■ AIM ■
Collect every line that includes the string "joints".

----

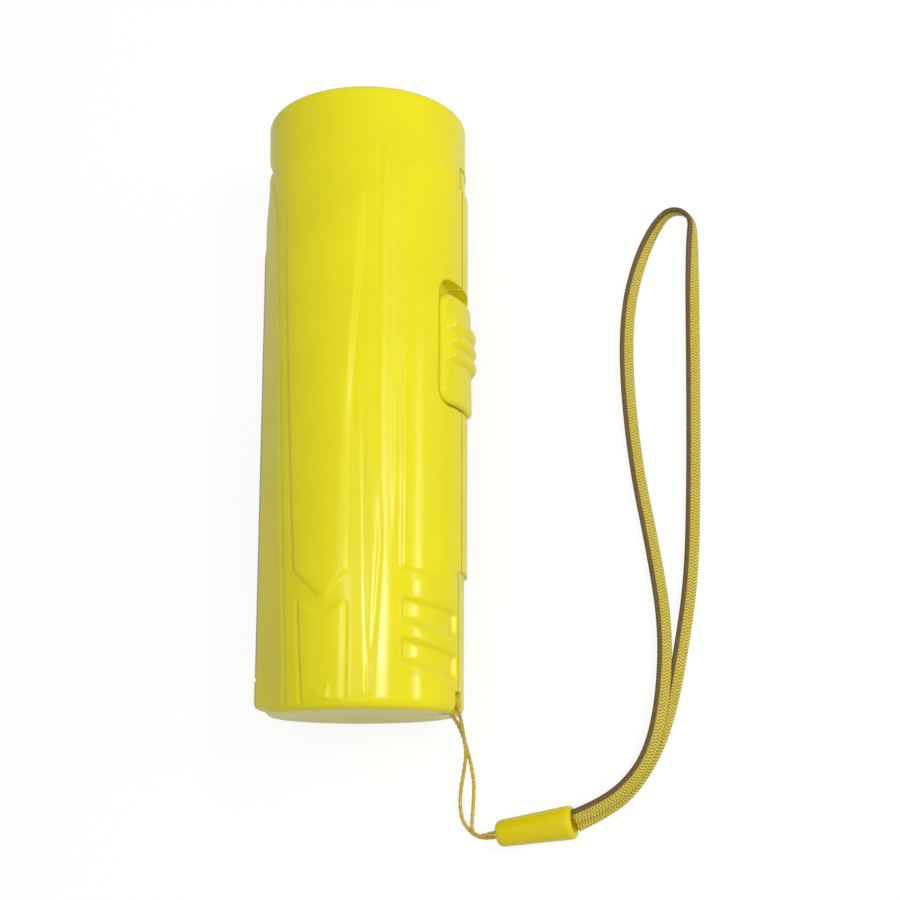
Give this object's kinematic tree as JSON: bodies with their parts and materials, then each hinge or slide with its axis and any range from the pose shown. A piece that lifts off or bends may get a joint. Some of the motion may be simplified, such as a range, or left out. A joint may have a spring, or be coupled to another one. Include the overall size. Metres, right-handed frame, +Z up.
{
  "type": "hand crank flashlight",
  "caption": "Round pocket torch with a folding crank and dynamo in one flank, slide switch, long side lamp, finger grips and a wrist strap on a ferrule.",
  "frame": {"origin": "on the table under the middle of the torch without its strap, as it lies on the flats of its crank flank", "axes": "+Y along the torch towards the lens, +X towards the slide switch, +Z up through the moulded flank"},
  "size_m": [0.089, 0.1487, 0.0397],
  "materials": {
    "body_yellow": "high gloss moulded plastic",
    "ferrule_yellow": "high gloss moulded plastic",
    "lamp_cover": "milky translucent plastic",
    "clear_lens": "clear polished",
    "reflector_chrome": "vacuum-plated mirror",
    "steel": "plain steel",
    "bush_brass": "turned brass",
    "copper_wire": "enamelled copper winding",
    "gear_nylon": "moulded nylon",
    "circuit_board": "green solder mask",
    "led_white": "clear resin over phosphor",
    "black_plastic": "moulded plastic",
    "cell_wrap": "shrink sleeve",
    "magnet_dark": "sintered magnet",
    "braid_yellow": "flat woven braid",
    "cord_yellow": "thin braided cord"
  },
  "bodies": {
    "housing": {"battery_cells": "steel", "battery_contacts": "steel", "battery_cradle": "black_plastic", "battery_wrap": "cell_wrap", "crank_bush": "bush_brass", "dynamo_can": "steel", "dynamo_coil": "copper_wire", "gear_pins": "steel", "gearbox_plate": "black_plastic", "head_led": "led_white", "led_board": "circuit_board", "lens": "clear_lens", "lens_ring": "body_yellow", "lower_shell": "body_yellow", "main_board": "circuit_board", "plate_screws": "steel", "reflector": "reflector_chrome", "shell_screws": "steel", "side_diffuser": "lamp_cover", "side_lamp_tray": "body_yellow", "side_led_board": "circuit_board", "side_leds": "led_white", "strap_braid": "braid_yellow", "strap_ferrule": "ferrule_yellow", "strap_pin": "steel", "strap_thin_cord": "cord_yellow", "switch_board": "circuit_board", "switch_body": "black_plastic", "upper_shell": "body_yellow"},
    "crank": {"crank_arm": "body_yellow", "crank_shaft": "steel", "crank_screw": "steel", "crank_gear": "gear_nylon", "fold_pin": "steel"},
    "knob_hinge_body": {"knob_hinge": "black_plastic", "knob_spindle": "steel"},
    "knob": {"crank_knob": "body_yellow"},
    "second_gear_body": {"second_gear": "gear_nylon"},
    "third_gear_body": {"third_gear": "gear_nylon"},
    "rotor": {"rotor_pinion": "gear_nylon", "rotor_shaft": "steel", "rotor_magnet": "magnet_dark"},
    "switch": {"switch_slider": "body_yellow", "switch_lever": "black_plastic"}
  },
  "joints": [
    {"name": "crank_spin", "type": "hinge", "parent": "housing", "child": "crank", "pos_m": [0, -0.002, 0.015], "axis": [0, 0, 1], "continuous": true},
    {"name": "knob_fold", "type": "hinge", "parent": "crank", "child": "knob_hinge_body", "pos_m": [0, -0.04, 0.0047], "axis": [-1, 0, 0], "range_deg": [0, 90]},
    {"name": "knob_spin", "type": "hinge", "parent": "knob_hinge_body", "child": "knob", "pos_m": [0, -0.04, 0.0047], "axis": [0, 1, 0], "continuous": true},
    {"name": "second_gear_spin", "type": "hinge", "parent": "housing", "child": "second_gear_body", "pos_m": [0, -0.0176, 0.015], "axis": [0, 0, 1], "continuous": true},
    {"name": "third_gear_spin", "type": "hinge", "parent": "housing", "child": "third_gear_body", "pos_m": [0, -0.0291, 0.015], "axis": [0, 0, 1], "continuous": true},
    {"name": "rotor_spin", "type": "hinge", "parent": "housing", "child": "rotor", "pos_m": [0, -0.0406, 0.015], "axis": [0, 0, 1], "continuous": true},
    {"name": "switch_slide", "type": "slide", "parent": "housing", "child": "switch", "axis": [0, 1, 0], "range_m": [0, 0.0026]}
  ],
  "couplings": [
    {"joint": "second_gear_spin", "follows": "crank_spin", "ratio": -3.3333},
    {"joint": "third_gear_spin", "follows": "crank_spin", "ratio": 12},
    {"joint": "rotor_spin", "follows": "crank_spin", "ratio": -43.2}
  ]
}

----

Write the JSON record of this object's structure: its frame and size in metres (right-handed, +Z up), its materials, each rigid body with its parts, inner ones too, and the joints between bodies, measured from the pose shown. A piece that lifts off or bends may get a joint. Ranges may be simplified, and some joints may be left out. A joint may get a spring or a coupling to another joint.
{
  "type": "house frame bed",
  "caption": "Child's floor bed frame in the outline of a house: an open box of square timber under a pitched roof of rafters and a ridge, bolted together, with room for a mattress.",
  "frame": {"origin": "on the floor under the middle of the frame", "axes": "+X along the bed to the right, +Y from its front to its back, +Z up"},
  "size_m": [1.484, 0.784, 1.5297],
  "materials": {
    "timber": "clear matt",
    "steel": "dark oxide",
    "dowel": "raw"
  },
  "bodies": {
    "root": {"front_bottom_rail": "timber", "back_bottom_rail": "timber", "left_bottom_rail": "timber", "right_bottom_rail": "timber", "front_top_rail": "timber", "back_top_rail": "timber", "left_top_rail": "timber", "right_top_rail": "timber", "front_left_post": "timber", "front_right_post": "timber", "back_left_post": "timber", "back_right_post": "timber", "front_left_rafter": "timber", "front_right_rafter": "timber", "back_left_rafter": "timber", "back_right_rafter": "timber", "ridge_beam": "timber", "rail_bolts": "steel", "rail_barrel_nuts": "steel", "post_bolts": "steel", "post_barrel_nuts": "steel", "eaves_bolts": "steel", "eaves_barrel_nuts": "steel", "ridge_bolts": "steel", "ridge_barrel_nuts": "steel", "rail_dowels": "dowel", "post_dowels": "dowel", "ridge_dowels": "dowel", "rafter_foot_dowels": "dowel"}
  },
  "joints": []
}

----

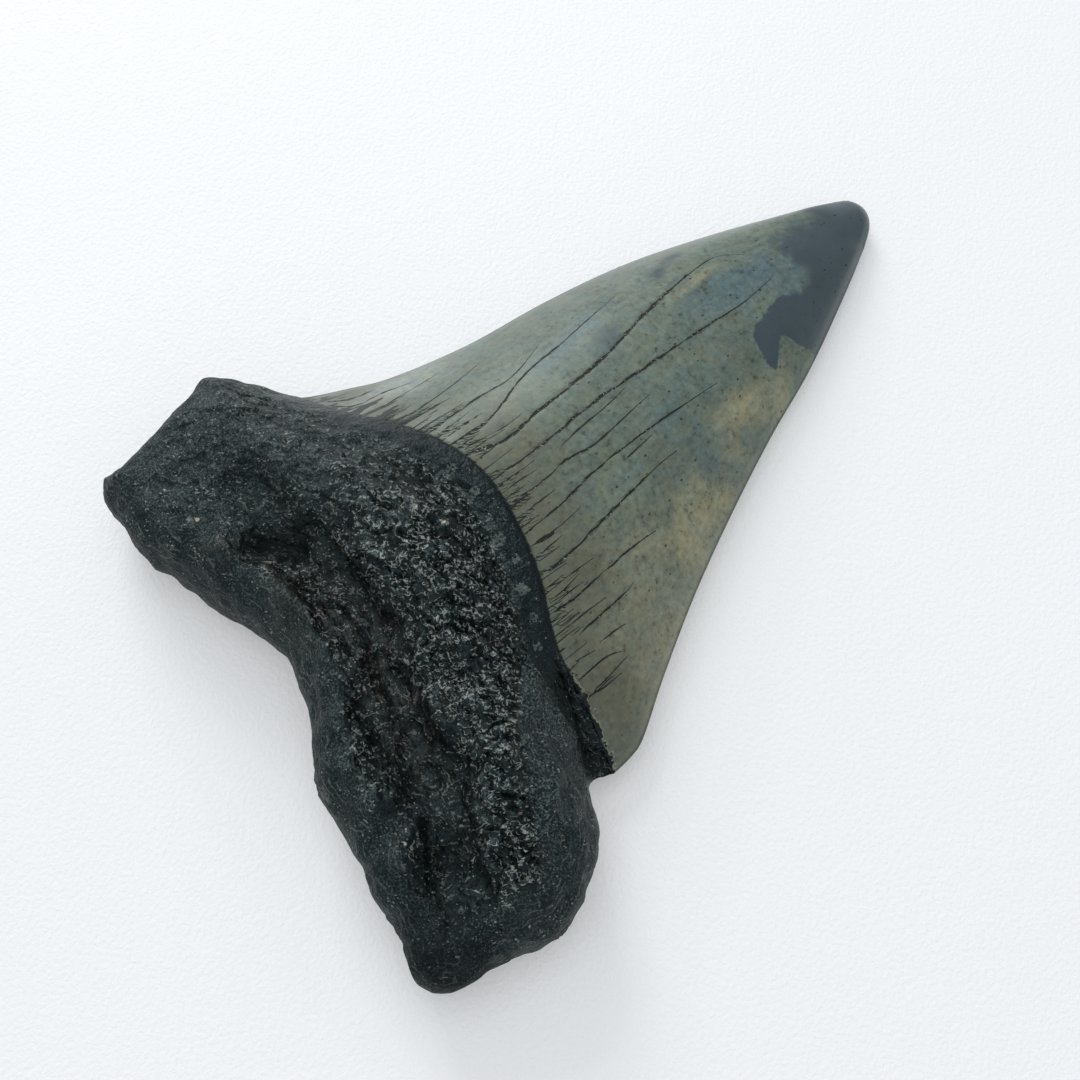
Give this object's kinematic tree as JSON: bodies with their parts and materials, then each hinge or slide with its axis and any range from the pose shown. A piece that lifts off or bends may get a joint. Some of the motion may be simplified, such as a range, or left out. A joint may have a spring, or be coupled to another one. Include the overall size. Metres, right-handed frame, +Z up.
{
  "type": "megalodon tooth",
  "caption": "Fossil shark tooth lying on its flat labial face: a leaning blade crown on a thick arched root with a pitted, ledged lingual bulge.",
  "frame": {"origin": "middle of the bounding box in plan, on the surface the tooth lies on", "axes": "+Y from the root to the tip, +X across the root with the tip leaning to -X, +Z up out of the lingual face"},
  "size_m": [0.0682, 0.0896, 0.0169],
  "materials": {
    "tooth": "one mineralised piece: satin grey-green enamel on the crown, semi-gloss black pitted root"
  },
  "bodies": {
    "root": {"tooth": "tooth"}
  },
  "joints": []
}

----

■ ANSWER TO THIS EXERCISE ■
  "joints": [
Write the JSON record of this object's structure: its frame and size in metres (right-handed, +Z up), its materials, each rigid body with its parts, inner ones too, and the joints between bodies, measured from the pose shown. A piece that lifts off or bends may get a joint. Ranges may be simplified, and some joints may be left out. A joint may get a spring or a coupling to another joint.
  "joints": []
  "joints": []